Time is brain, as the famous saying goes, when treating acute stroke patients. And radiologists can often save time for those patients by reading their imaging studies on mobile devices—smartphones or laptop computers, for instance—instead of a traditional workstation.

But does interpreting examinations on such devices impact diagnostic accuracy? Researchers addressed that very question, sharing their findings in the Journal of the American College of Radiology.

“The objective of this study was to assess the accuracy of the interpretations made with these devices,” wrote Antonio J. Salazar, PhD, University of Los Andes in Bogotá, Columbia, and colleagues. “We hypothesized that they have equivalent accuracy to medical workstations for head CT interpretations in acute stroke patients.”

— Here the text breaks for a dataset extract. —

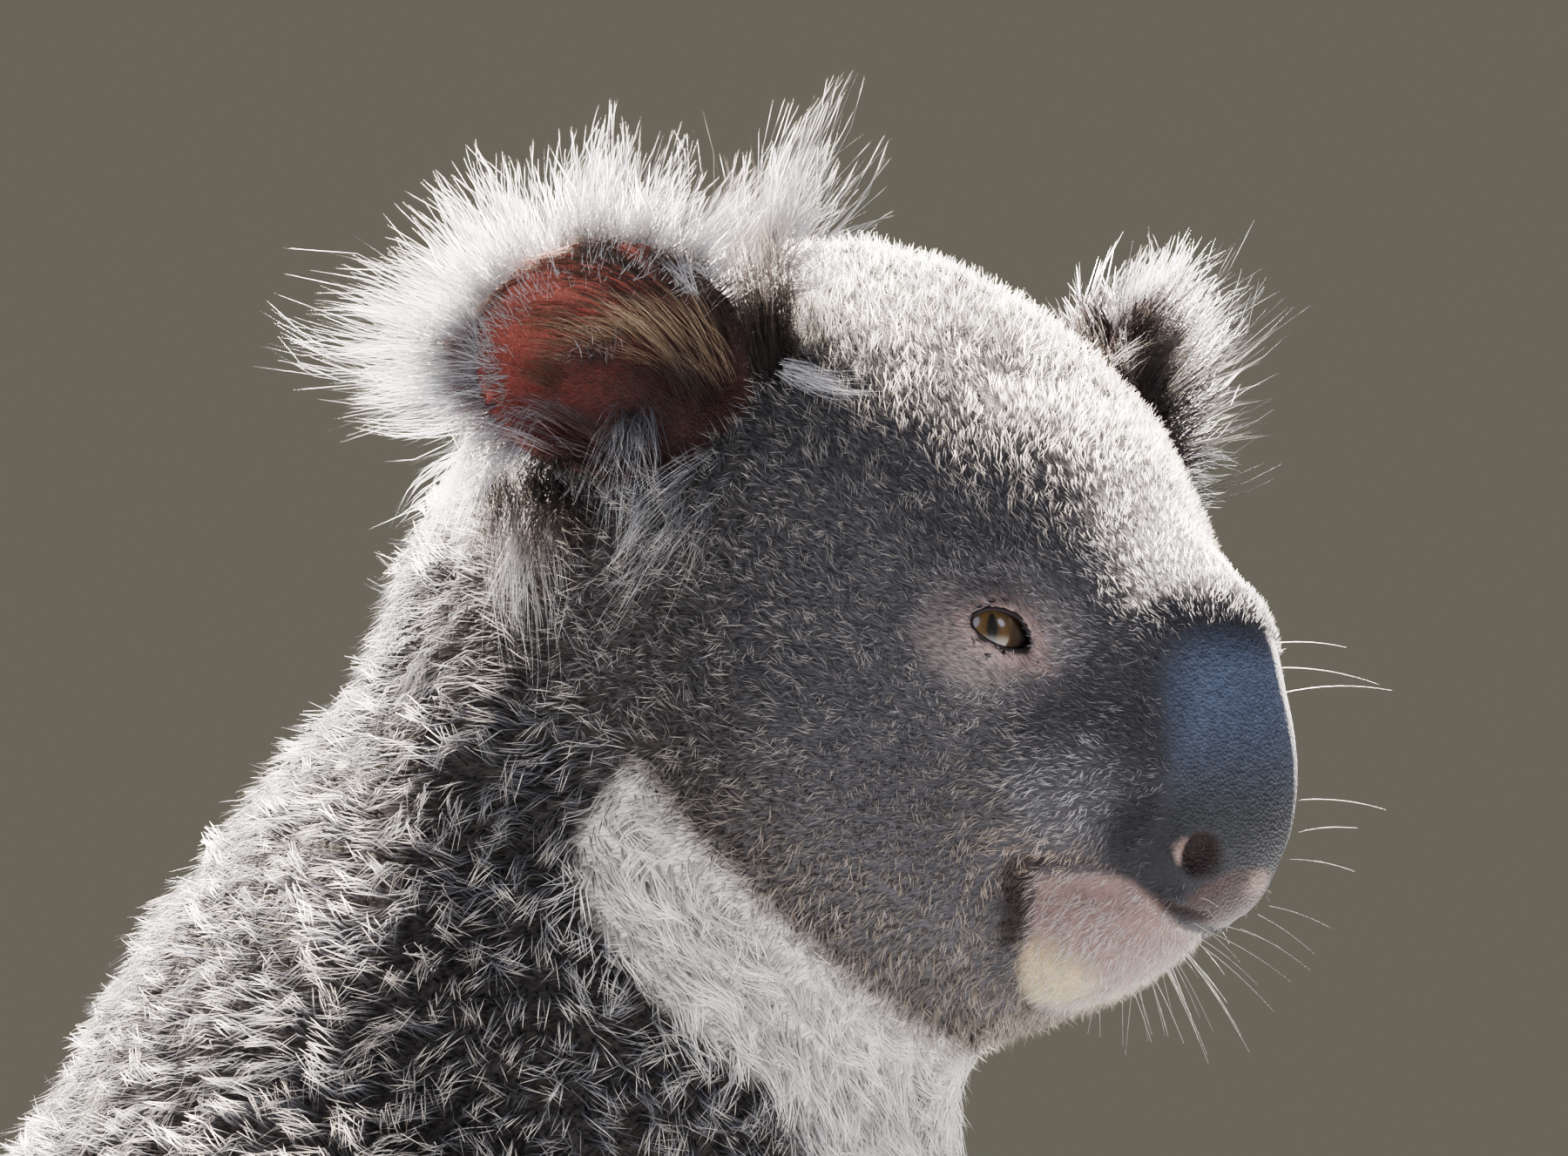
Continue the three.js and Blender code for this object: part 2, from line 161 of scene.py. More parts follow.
def turned_from_head(v):
    """A direction in the head's own space back into body space."""
    return np.stack([TURN_COS * v[..., 0] - TURN_SIN * v[..., 1],
                     TURN_SIN * v[..., 0] + TURN_COS * v[..., 1], v[..., 2]], -1)


def from_head(q):
    """A point of the head's own space in body space: turned, then moved to the head's origin."""
    return turned_from_head(q) + HEAD_ORIGIN


def to_ear(m):
    """Mirrored head space into an ear's own: x out along its width, y up, z out of the hollow."""
    q = m - vec(*EAR_ROOT)
    c, s = math.cos(EAR_TURN), math.sin(EAR_TURN)
    return np.stack([q[..., 0] * c + q[..., 1] * s, q[..., 2], q[..., 0] * s - q[..., 1] * c], -1)


def from_ear_direction(v):
    """A direction in an ear's own space back in mirrored head space."""
    c, s = math.cos(EAR_TURN), math.sin(EAR_TURN)
    return np.stack([v[..., 0] * c + v[..., 2] * s, v[..., 0] * s - v[..., 2] * c, v[..., 1]], -1)


def to_eye(m):
    """Mirrored head space into an eye's own: x towards its front corner, y up, z outwards."""
    q = m - vec(EYE_SIDE, -EYE_AHEAD, -EYE_DROP)
    c, s = math.cos(EYE_AIM), math.sin(EYE_AIM)
    return np.stack([-q[..., 0] * s - q[..., 1] * c, q[..., 2], q[..., 0] * c - q[..., 1] * s], -1)


def from_eye_direction(v):
    """A direction in an eye's own space back in mirrored head space."""
    c, s = math.cos(EYE_AIM), math.sin(EYE_AIM)
    return np.stack([v[..., 2] * c - v[..., 0] * s, -v[..., 2] * s - v[..., 0] * c, v[..., 1]], -1)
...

The study included data from 188 acute stroke patients who underwent head CT examinations at a single hospital from 2013 to 2018. More than 47% of those patients were male, and the mean patient age was 71.3 years old. Four neuroradiologists participated, acting as observers, and a workstation including DICOM-compliant viewer software was treated as the study’s reference. A smartphone was the first mobile alternative, and a laptop computer was the second mobile alternative.

All four radiologists read all examinations using the reference method, first mobile alternative and second mobile alternative. Interpretations occurred over the course of one year, and the order of examinations was different for each participating neuroradiologist.

The ROC curves were “very similar” for all three reading systems, the authors observed, suggesting “similar observer performance with different specificities and sensitivities.”

And looking at reading times, the workstation was associated with a mean reading time of 114 seconds, smartphones had a mean reading time of 143 seconds and the laptops had a reading time of 130 seconds.

“This difference was negligible compared with a neuroradiologist’s commute time to the hospital in our city,” the authors wrote.